The lines to be extracted run from the start of the listing through the line containing "SENSOR = 36"; copy them exactly and nothing else.

[GIVEN INFORMATION start]

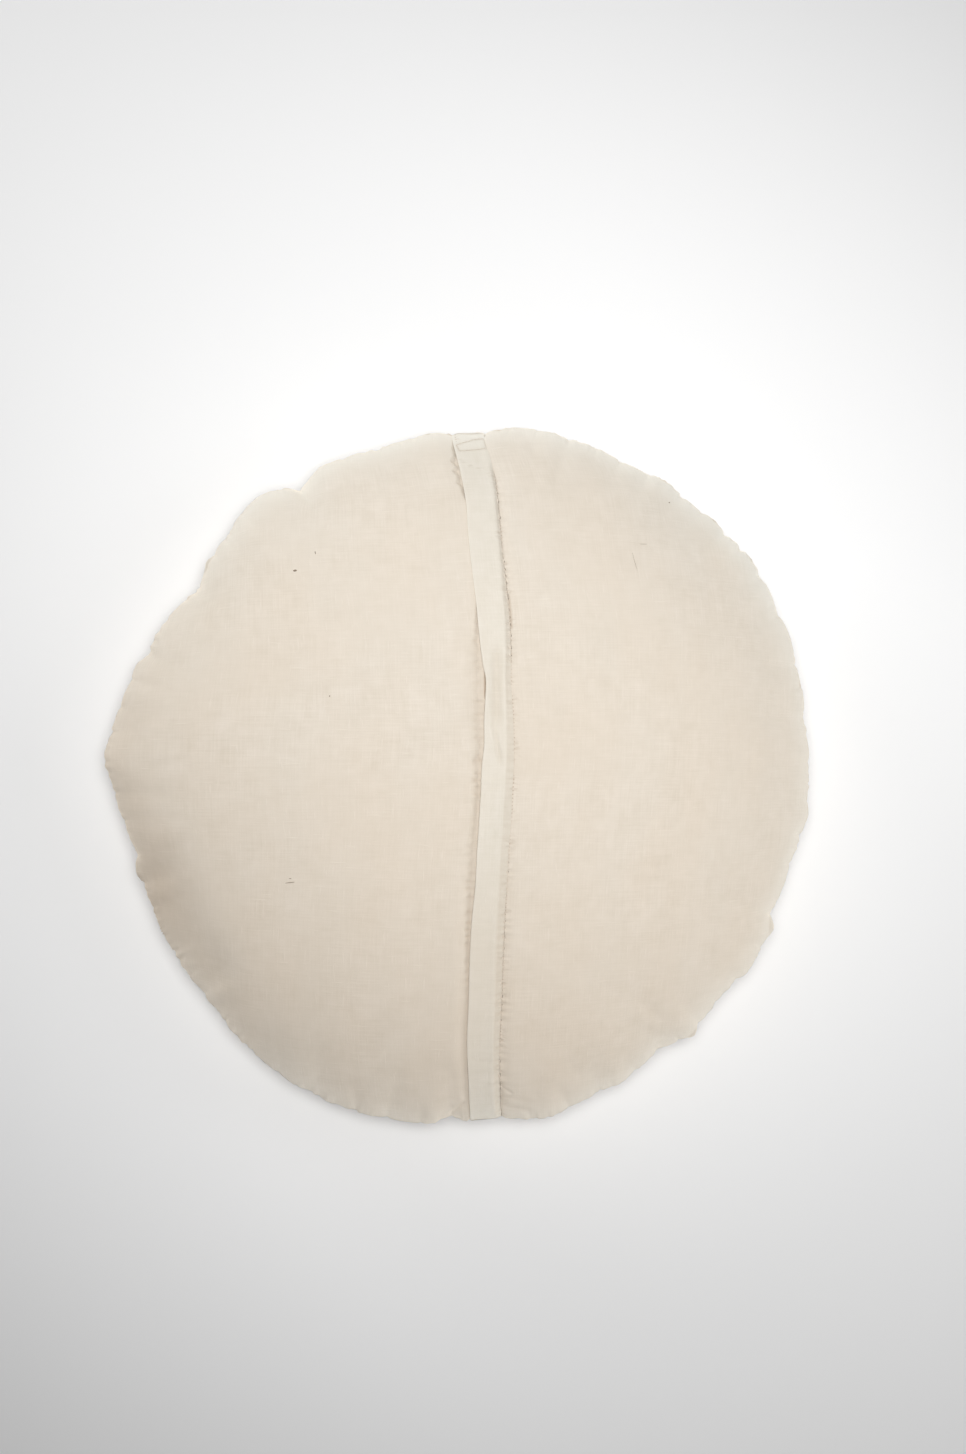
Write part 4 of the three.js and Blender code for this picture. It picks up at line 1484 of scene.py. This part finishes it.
def pale_floor():
    bpy.ops.object.select_all(action="DESELECT")
    bpy.ops.mesh.primitive_plane_add(size=FLOOR_SIZE, location=(0, 0, 0))
    floor = bpy.context.object
    floor.name = "pale_floor"
    floor.data.materials.append(Finish("pale_floor", FLOOR_WHITE, MATT).material)


def lamp(name, kind, place, aim, power, **settings):
    light = bpy.data.lights.new(name, kind)
    light.energy = power
    set_all(light, settings)
    holder = in_scene(name, light)
    holder.location = place
    holder.rotation_euler = (Vector(aim) - Vector(place)).to_track_quat("-Z", "Y").to_euler()


def white_surround(strength):
    """Faint white light from all round."""
    world = bpy.data.worlds.new("surround")
    bpy.context.scene.world = world
    world.use_nodes = True
    background = world.node_tree.nodes["Background"]
    background.inputs["Color"].default_value = (1, 1, 1, 1)
    background.inputs["Strength"].default_value = strength


# The camera hangs straight over the floor, up and right of the cushion's middle.
PHOTO_WIDTH, PHOTO_HEIGHT = 966, 1454
PIXEL = 0.682 * MM
CUSHION_IN_PHOTO = (466.5, 774.7)
LENS = 85
SENSOR = 36


def overhead_camera():
    camera = in_scene("camera", bpy.data.cameras.new("camera"))
    camera.data.lens = LENS
    camera.data.sensor_width = SENSOR
    x = MIDDLE.x + (PHOTO_WIDTH / 2 - CUSHION_IN_PHOTO[0]) * PIXEL
    y = MIDDLE.y - (PHOTO_HEIGHT / 2 - CUSHION_IN_PHOTO[1]) * PIXEL
    above = PHOTO_HEIGHT * PIXEL * LENS / SENSOR
    camera.location = (x, y, SEAM_HEIGHT + above)
    camera.rotation_euler = (0, 0, 0)
    bpy.context.scene.camera = camera


pale_floor()
# A broad soft lamp over the cushion, whose pool of light fades towards the picture's corners
lamp(
    "overhead", "SPOT", (0.1, 0.2, 3.0), (0.06, 0.12, 0), 339,
    shadow_soft_size=0.5, spot_size=math.radians(34), spot_blend=1)
lamp("right_fill", "AREA", (1.5, 0.1, 1.1), (0, 0, 0), 4.8, size=1.0)
lamp("low_left_fill", "AREA", (-1.0, 1.0, 0.4), (0, 0, 0.05), 6.6, size=0.7)
lamp("low_right_fill", "AREA", (1.0, -1.0, 0.4), (0, 0, 0.05), 2.9, size=0.7)
white_surround(0.1)
overhead_camera()
bpy.context.scene.view_settings.view_transform = "Standard"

[GIVEN INFORMATION end]

*FINAL RESULT*:
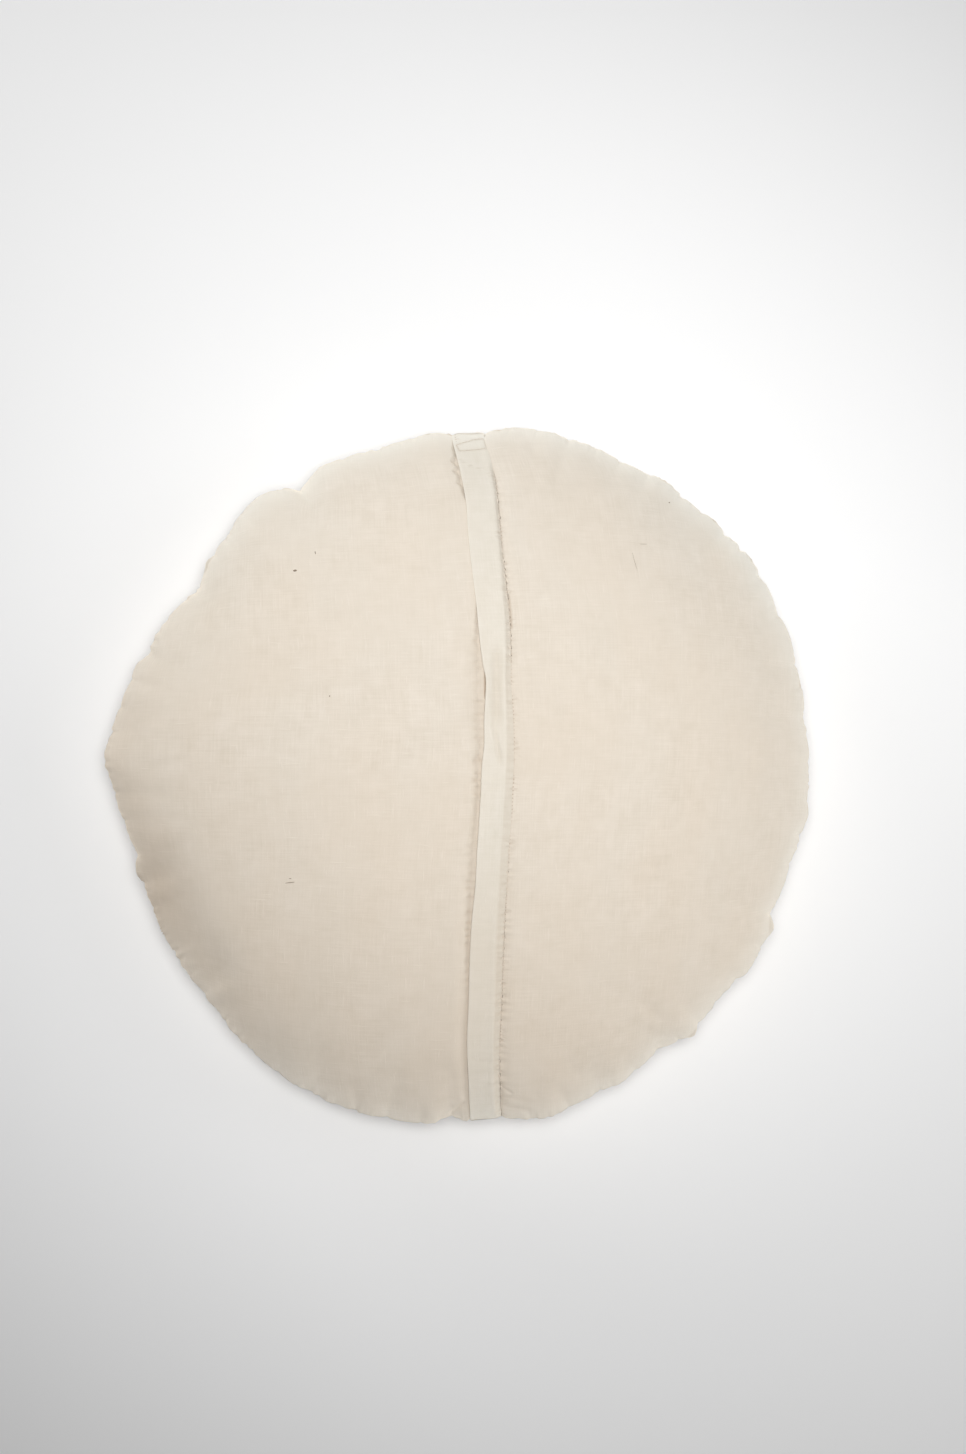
Write part 4 of the three.js and Blender code for this picture. It picks up at line 1484 of scene.py. This part finishes it.
def pale_floor():
    bpy.ops.object.select_all(action="DESELECT")
    bpy.ops.mesh.primitive_plane_add(size=FLOOR_SIZE, location=(0, 0, 0))
    floor = bpy.context.object
    floor.name = "pale_floor"
    floor.data.materials.append(Finish("pale_floor", FLOOR_WHITE, MATT).material)


def lamp(name, kind, place, aim, power, **settings):
    light = bpy.data.lights.new(name, kind)
    light.energy = power
    set_all(light, settings)
    holder = in_scene(name, light)
    holder.location = place
    holder.rotation_euler = (Vector(aim) - Vector(place)).to_track_quat("-Z", "Y").to_euler()


def white_surround(strength):
    """Faint white light from all round."""
    world = bpy.data.worlds.new("surround")
    bpy.context.scene.world = world
    world.use_nodes = True
    background = world.node_tree.nodes["Background"]
    background.inputs["Color"].default_value = (1, 1, 1, 1)
    background.inputs["Strength"].default_value = strength


# The camera hangs straight over the floor, up and right of the cushion's middle.
PHOTO_WIDTH, PHOTO_HEIGHT = 966, 1454
PIXEL = 0.682 * MM
CUSHION_IN_PHOTO = (466.5, 774.7)
LENS = 85
SENSOR = 36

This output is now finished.